## Given problem
Among the lines of data below, reproduce only those from the one with "Keep writing the" through the one with "FINGER_DROP_START = 2.3", exactly as they stand, both ends included.

Records with modeling code
######

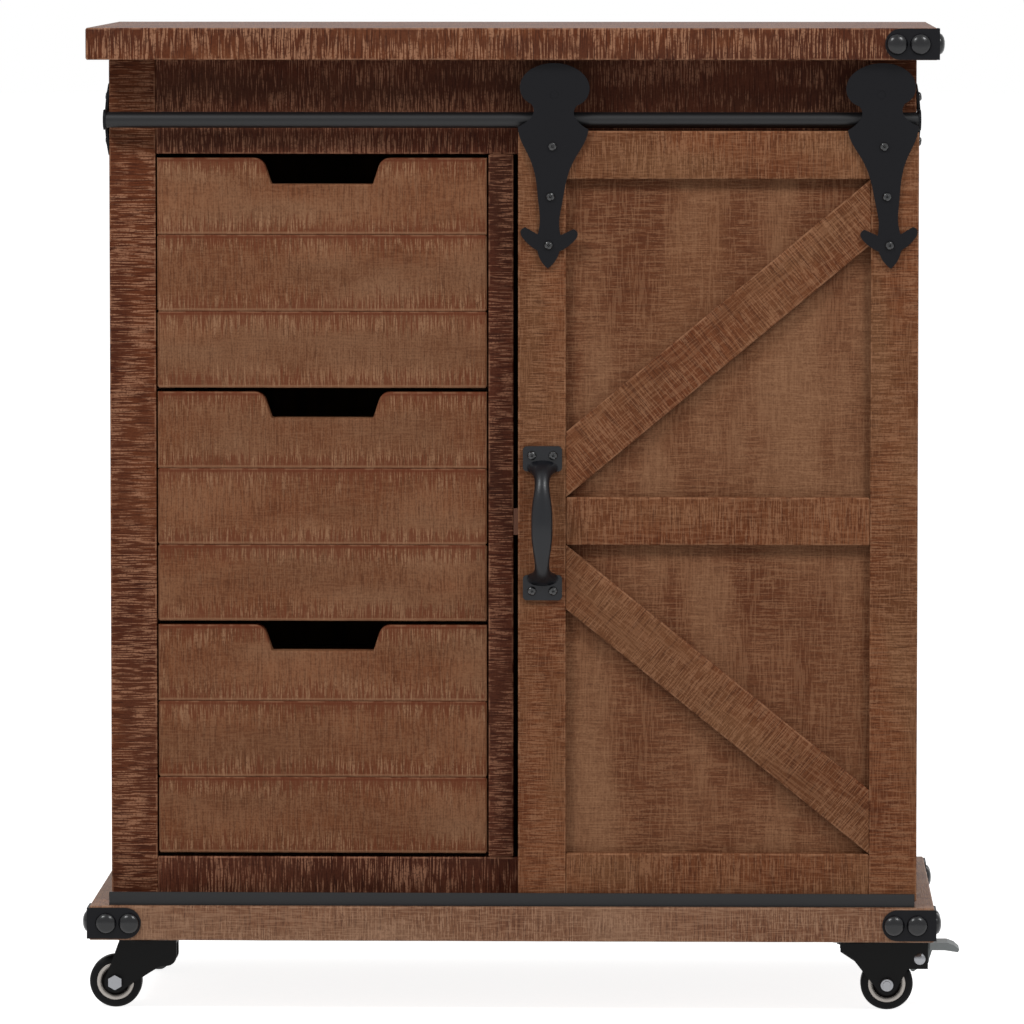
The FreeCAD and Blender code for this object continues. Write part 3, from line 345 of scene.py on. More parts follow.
# %% The woods
def sawn_wood(name, ground, pale, red, cover, scratch, cross=0.0, wear=0.5, comb=0.0, depth=0.7,
              gloss=0.1, roughness=0.55):
    """ground and red are the stain's two tones, and pale is bare wood.

    cover is the share of pale strokes and scratch their strength. cross is the strength of the pale grain,
    depth that of the dark strokes, and wear that of the bare edges. comb says how far the strokes keep to the
    joints.
    """
    g = SawnBoard(name)
    colour = stained(g, ground, red, depth)
    colour = sanded(g, colour, pale, cover, scratch, cross, comb)
    if comb:
        colour = jointed(g, colour, pale, red, comb)
    return g.finish(
        Base_Color=worn(g, colour, ground, pale, red, wear),
        Roughness=roughness + g.fine * 0.2,
        Normal=g.bump(g.fine, 0.5, 0.6 * MM),
        Specular_IOR_Level=gloss,
    )


stile_wood = sawn_wood(
    "stile_wood", tone(72, 35, 19), tone(152, 108, 82), tone(94, 50, 28), cover=0.42, scratch=0.68,
)
# A darker copy of the stile wood for the front rails and the centre stile: its extra darkness is painted
# shade.
shaded_frame_wood = sawn_wood(
    "shaded_frame_wood", tone(64, 32, 19), tone(146, 102, 78), tone(80, 40, 25), cover=0.38, scratch=0.75,
)
top_wood = sawn_wood(
    "top_wood", tone(72, 36, 20), tone(150, 108, 82), tone(94, 50, 27), cover=0.42, scratch=0.74,
    gloss=0.12, roughness=0.38,
)
drawer_wood = sawn_wood(
    "drawer_wood", tone(109, 73, 51), tone(138, 101, 75), tone(113, 71, 47), cover=0.5, scratch=0.85,
    cross=0.18, wear=0.4, comb=0.68, depth=0.45,
)
door_wood = sawn_wood(
    "door_wood", tone(98, 62, 39), tone(147, 106, 78), tone(102, 58, 34), cover=0.45, scratch=0.45,
    cross=0.24, depth=0.6,
)
panel_wood = sawn_wood(
    "panel_wood", tone(112, 75, 52), tone(143, 104, 76), tone(95, 56, 35), cover=0.42, scratch=0.36,
    cross=0.28, wear=0.0, depth=0.35,
)
base_wood = sawn_wood(
    "base_wood", tone(117, 83, 62), tone(152, 117, 92), tone(112, 74, 52), cover=0.42, scratch=0.62,
    cross=0.35, depth=0.6, gloss=0.2, roughness=0.42,
)
for wood in (stile_wood, shaded_frame_wood, top_wood, drawer_wood, door_wood, panel_wood, base_wood):
    print(wood.name, "has", len(wood.node_tree.nodes), "nodes")

# %% [markdown]
# The boards inside are planed and plain. Their grain is noise in the object's own coordinates, drawn out
# along Z.


# %% Plain boards inside
def inner_board(name, colour):
    g = Graph(name)
    grain = g.noise(g.object_place() * (60.0, 60.0, 9.0), detail=4.0, rough=0.6)
    deep = tuple(c * 0.6 for c in colour)
    return g.finish(Base_Color=g.mix(grain.ramp(0.3, 0.7), deep, colour), Roughness=0.75)


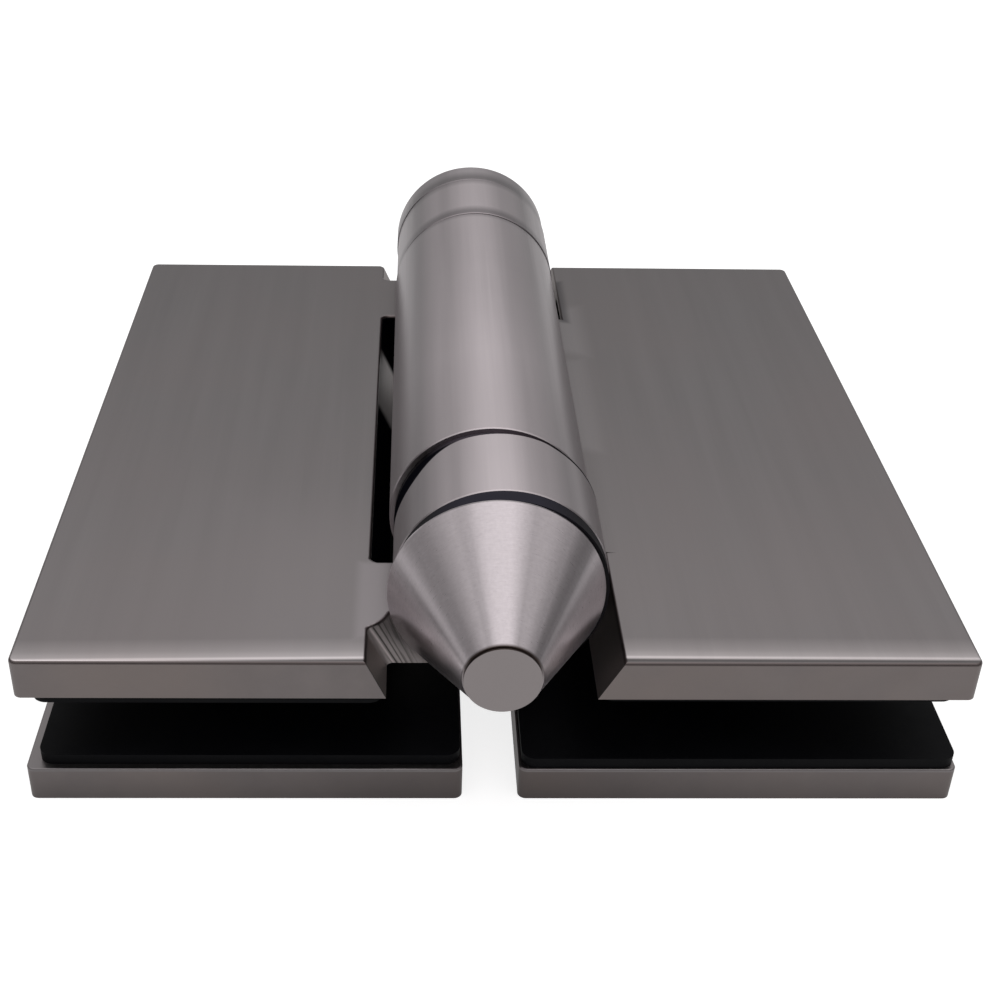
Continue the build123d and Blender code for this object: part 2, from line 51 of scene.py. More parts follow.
def startGroup(name, inputs, outputs):
    # inputs: name and value of each, outputs: name and kind of each
    group = bpy.data.node_groups.new(name, "ShaderNodeTree")
    for socketName, value in inputs.items():
        kind = "NodeSocketVector" if isinstance(value, tuple) else "NodeSocketFloat"
        socket = group.interface.new_socket(socketName, in_out="INPUT", socket_type=kind)
        socket.default_value = value
    for socketName, kind in outputs.items():
        group.interface.new_socket(socketName, in_out="OUTPUT", socket_type="NodeSocket" + kind)
    groupIn = addNode(group, "NodeGroupInput", (-900, 0))
    groupOut = addNode(group, "NodeGroupOutput", (900, 0))
    return group, groupIn, groupOut


def makeStreakGrain():
    # brush lines that run along Y, in millimetres: fine lines, and broad bands of them
    group, gin, gout = startGroup(
        "streakGrain",
        {"Vector": (0.0, 0.0, 0.0), "Across": 4.0, "Along": 0.06},
        {"Fine": "Float", "Broad": "Float"},
    )
    spread = addNode(group, "ShaderNodeCombineXYZ", (-700, -150))
    stretched = addNode(group, "ShaderNodeVectorMath", (-500, 0), operation="MULTIPLY")
    wide = addNode(group, "ShaderNodeVectorMath", (-300, -250), operation="MULTIPLY")
    wide.inputs[1].default_value = (0.11, 0.4, 0.11)
    fine = addNode(group, "ShaderNodeTexNoise", (-100, 100))
    setInputs(fine, Scale=1.0, Detail=4.0, Roughness=0.62)
    broad = addNode(group, "ShaderNodeTexNoise", (-100, -250))
    setInputs(broad, Scale=1.0, Detail=2.0, Roughness=0.5)
    link = group.links.new
    link(gin.outputs["Across"], spread.inputs["X"])
    link(gin.outputs["Along"], spread.inputs["Y"])
    link(gin.outputs["Across"], spread.inputs["Z"])
    link(gin.outputs["Vector"], stretched.inputs[0])
    link(spread.outputs[0], stretched.inputs[1])
    link(stretched.outputs[0], wide.inputs[0])
    link(stretched.outputs[0], fine.inputs["Vector"])
    link(wide.outputs[0], broad.inputs["Vector"])
    link(fine.outputs[0], gout.inputs["Fine"])
    link(broad.outputs[0], gout.inputs["Broad"])
    return group


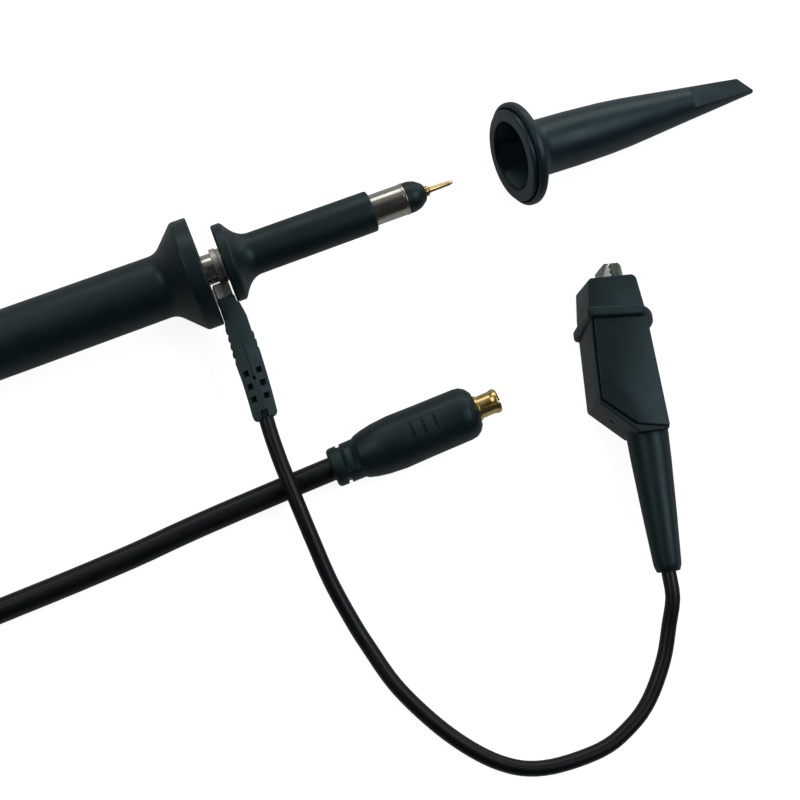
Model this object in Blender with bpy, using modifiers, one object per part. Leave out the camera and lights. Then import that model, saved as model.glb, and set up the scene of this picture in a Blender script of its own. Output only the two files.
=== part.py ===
"""Oscilloscope probe, laid out on a table the way it is unpacked.

The probe is a slim moulded handle with a finger guard. A nickel barrel carries the signal parts and
ends in a bare gold needle. A flanged sleeve covers the barrel, a short ground lead with a small
crocodile clip snaps on the neck, a hooked tip with a sprung sleeve lies beside it, and the coax
ends in a snap-on miniature plug, with its spare length in a tied coil.

Every size below is in millimetres or degrees, and the helpers scale it to metres.
X runs along the probe towards its needle, Z is up, and the table is at Z = 0.
"""

import math

import bmesh
import bpy
from mathutils import Vector

MM = 0.001
WELD = 0.000001
FACETS = 24
FINE_FACETS = 16
GAP = 0.3
SLIDE_FIT = 0.05

# where the assemblies lie, measured from the guard's middle on the table
ORIGIN_SHIFT = (-0.15, 7.18, 0.0)
PROBE_LEAN = 3.0
LEAD_DROOP = 5.0
HOOK_PLACE = (53.55, 1.64)
HOOK_TURN = 0.96
PLUG_PLACE = (9.03, -34.3)
PLUG_TURN = 1.16
CLIP_PLACE = (59.2, -22.5, 6.1)
CLIP_TURN = 76.0
CLIP_LEAN = 2.5

# handle, guard and barrel, along the probe's axis from the guard's middle
GUARD_RADIUS = 8.55
GUARD_FACE = 1.15
GUARD_RIM_REAR = -0.95
HANDLE_NECK_RADIUS = 4.87
HANDLE_RADIUS = 5.0
HANDLE_REAR = -82.0
HANDLE_REAR_RADIUS = 4.3
RELIEF_REAR = -97.0
RELIEF_SOCKET = 10.0
BARREL_RADIUS = 2.5
NECK_RADIUS = 2.3
BARREL_BORE = 1.95
BARREL_REAR = -22.0
BARREL_FRONT = 33.75
DOME_FRONT = 36.95
NEEDLE_TIP = 41.55
NEEDLE_RADIUS = 0.65
SHANK_RADIUS = 0.58
FERRULE_RADIUS = 2.6

# flanged sleeve over the barrel
SLEEVE_REAR = 4.4
SLEEVE_FRONT = 28.3
SLEEVE_RADIUS = 3.28
FLANGE_RADIUS = 6.1
FLARE_REACH = 3.55
FLARE_GAIN = 0.146
FLARE_POWER = 2.34

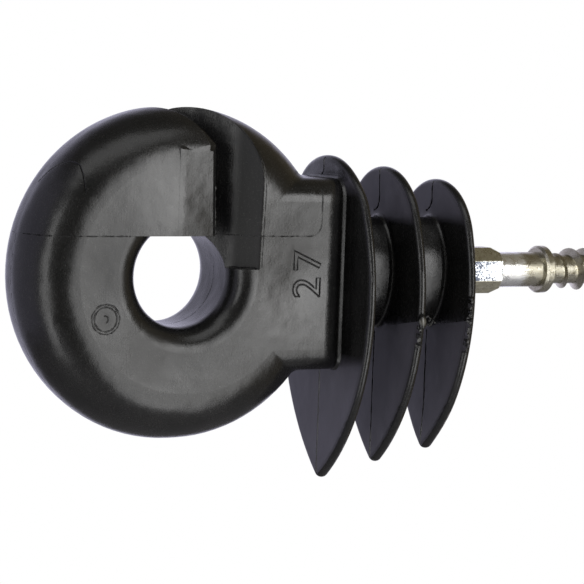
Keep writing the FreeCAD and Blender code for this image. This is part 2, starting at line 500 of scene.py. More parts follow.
# End of the front finger: it grows a little over the slot and keeps square above the ring's rounding
# Corners are X and Y at the height of the seam
FINGER_END = [(-1.8, -6.76), (4.05, -6.76), (3.95, -5.8), (2.3, -5.2), (-3.5, -5.2)]
FINGER_END_TOP = 16.6

# Its top runs back into the ring's rounding, and drops towards the slot
FINGER_TOP_RISE = 1.6
FINGER_TOP_DROP = 0.7
FINGER_DROP_START = 2.3

# What is cut off its face, so that it leans back and ends in a bevelled strip along the slot
FINGER_CUT = [(-1.6, -6.77), (-0.9, -6.72), (3.35, -6.42), (4.05, -5.82), (4.4, -7.8), (-1.6, -7.8)]
FINGER_CUT_TOP = 18.6


# Section of the finger's end at height z; its corners towards the slot follow the slot's draft
def finger_section(corners, z):
    drift = ROOT_TWO * (z - CAP_HEIGHT) * math.tan(SLOT_DRAFT)
    return [(x - (drift if x > 0 else 0.0), y, z) for x, y in corners]


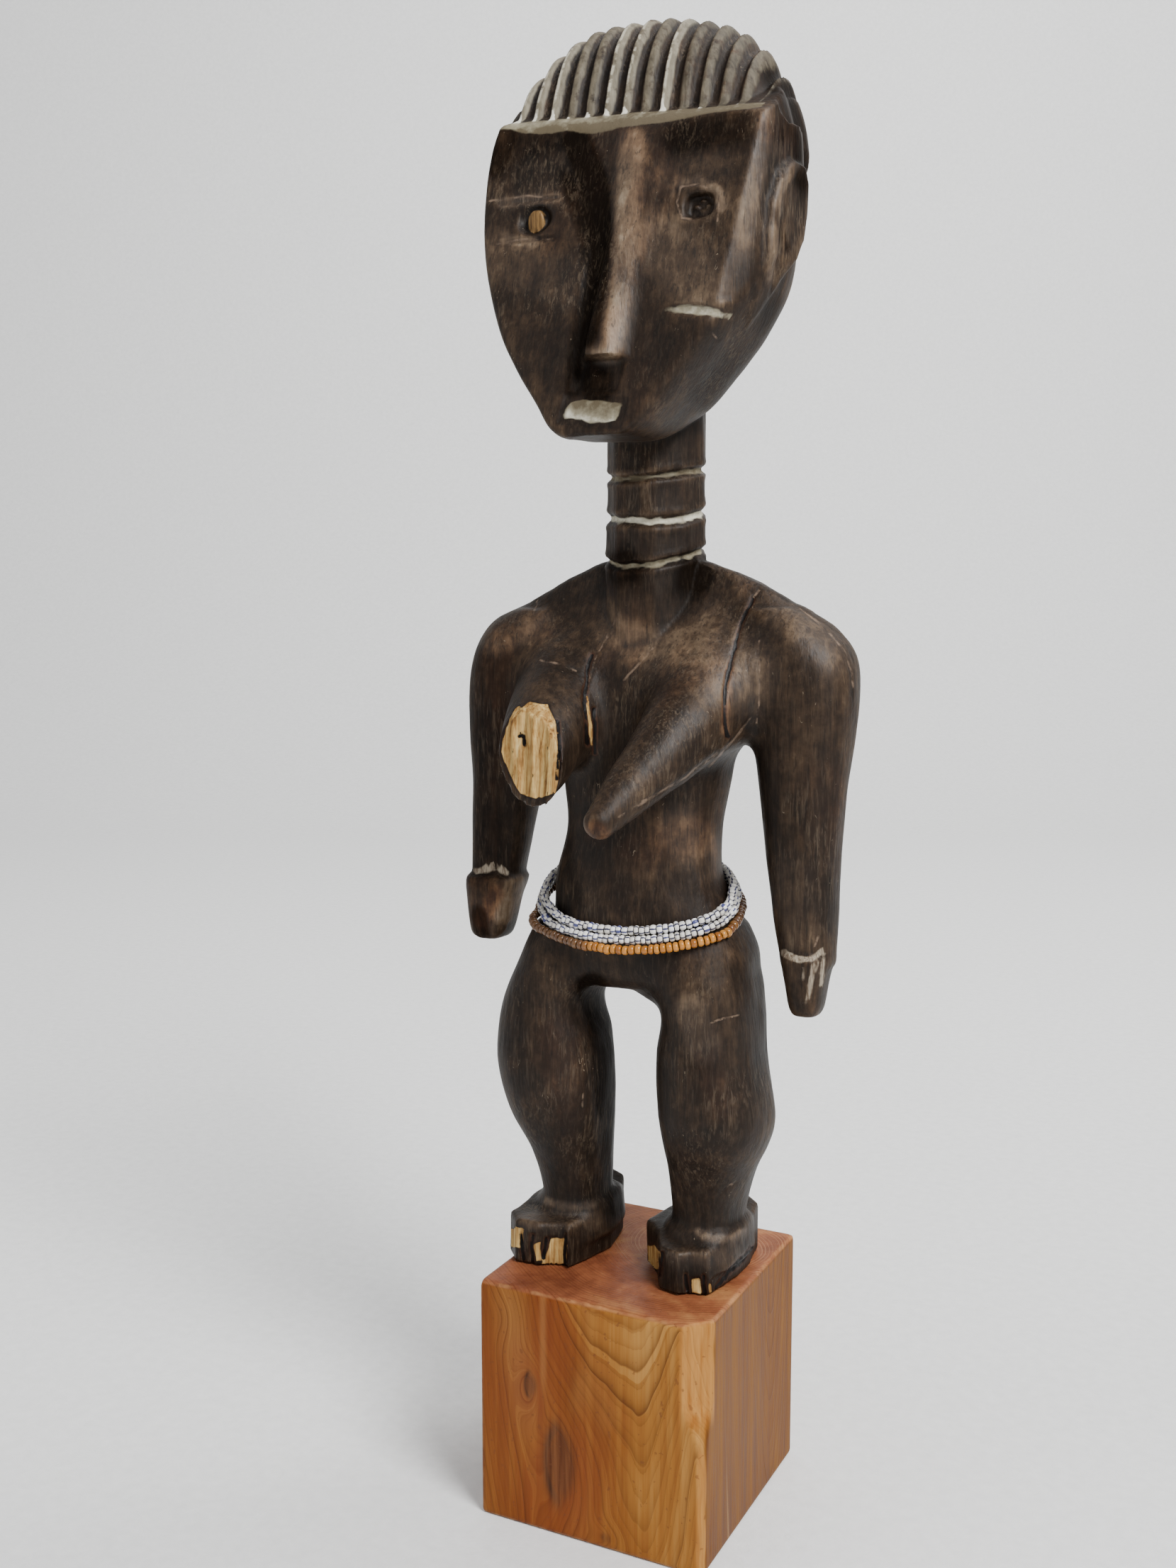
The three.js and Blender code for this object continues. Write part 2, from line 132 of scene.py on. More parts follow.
def loft(rows, p, cap=2.0):
    """A body of level ovals, in rows like the torso's."""
    x, y, z = p
    columns = (column.reshape(-1, 1, 1).astype(np.float32) for column in curve(rows, z[:, 0, 0]))
    cx, cy, half, front, back, square, square_back = columns
    dx, dy = x - cx, y - cy
    ahead = dy < 0
    reach = np.where(ahead, front, back)
    power = np.where(ahead, square, square_back)
    share = ((np.abs(dx) / half) ** power + (np.abs(dy) / reach) ** power) ** (1 / power)
    share = np.maximum(share, 0.02)
    away = np.sqrt(dx * dx + dy * dy)
    field = np.where(away > 0.3, away * (1 - 1 / share), -np.minimum(half, reach))
    low, high = rows[0][0], rows[-1][0]
    return blend_max(blend_max(field, z - high, cap), low - z, cap)


class Volume:
    """A grid of distances that shapes are joined to and cut from."""

    def __init__(self, low, high, step):
        self.low = np.array(low, float)
        self.step = step
        self.count = np.ceil((np.array(high) - self.low) / step).astype(int) + 1
        self.field = np.full(self.count[::-1], 30, np.float32)

    def part(self, low, high):
        a = np.clip(np.floor((np.array(low) - self.low) / self.step).astype(int), 0, self.count - 1)
        b = np.clip(np.ceil((np.array(high) - self.low) / self.step).astype(int) + 1, 1, self.count)
        cut = tuple(slice(a[i], b[i]) for i in (2, 1, 0))
        x, y, z = ((self.low[i] + self.step * np.arange(a[i], b[i])).astype(np.float32) for i in range(3))
        return cut, (x[None, None, :], y[None, :, None], z[:, None, None])

    def join(self, low, high, shape, k):
        cut, p = self.part(low, high)
        self.field[cut] = blend_min(self.field[cut], shape(p), k)

    def carve(self, low, high, shape, k):
        cut, p = self.part(low, high)
        self.field[cut] = blend_max(self.field[cut], -shape(p), k)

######

## Correct result
Keep writing the FreeCAD and Blender code for this image. This is part 2, starting at line 500 of scene.py. More parts follow.
# End of the front finger: it grows a little over the slot and keeps square above the ring's rounding
# Corners are X and Y at the height of the seam
FINGER_END = [(-1.8, -6.76), (4.05, -6.76), (3.95, -5.8), (2.3, -5.2), (-3.5, -5.2)]
FINGER_END_TOP = 16.6

# Its top runs back into the ring's rounding, and drops towards the slot
FINGER_TOP_RISE = 1.6
FINGER_TOP_DROP = 0.7
FINGER_DROP_START = 2.3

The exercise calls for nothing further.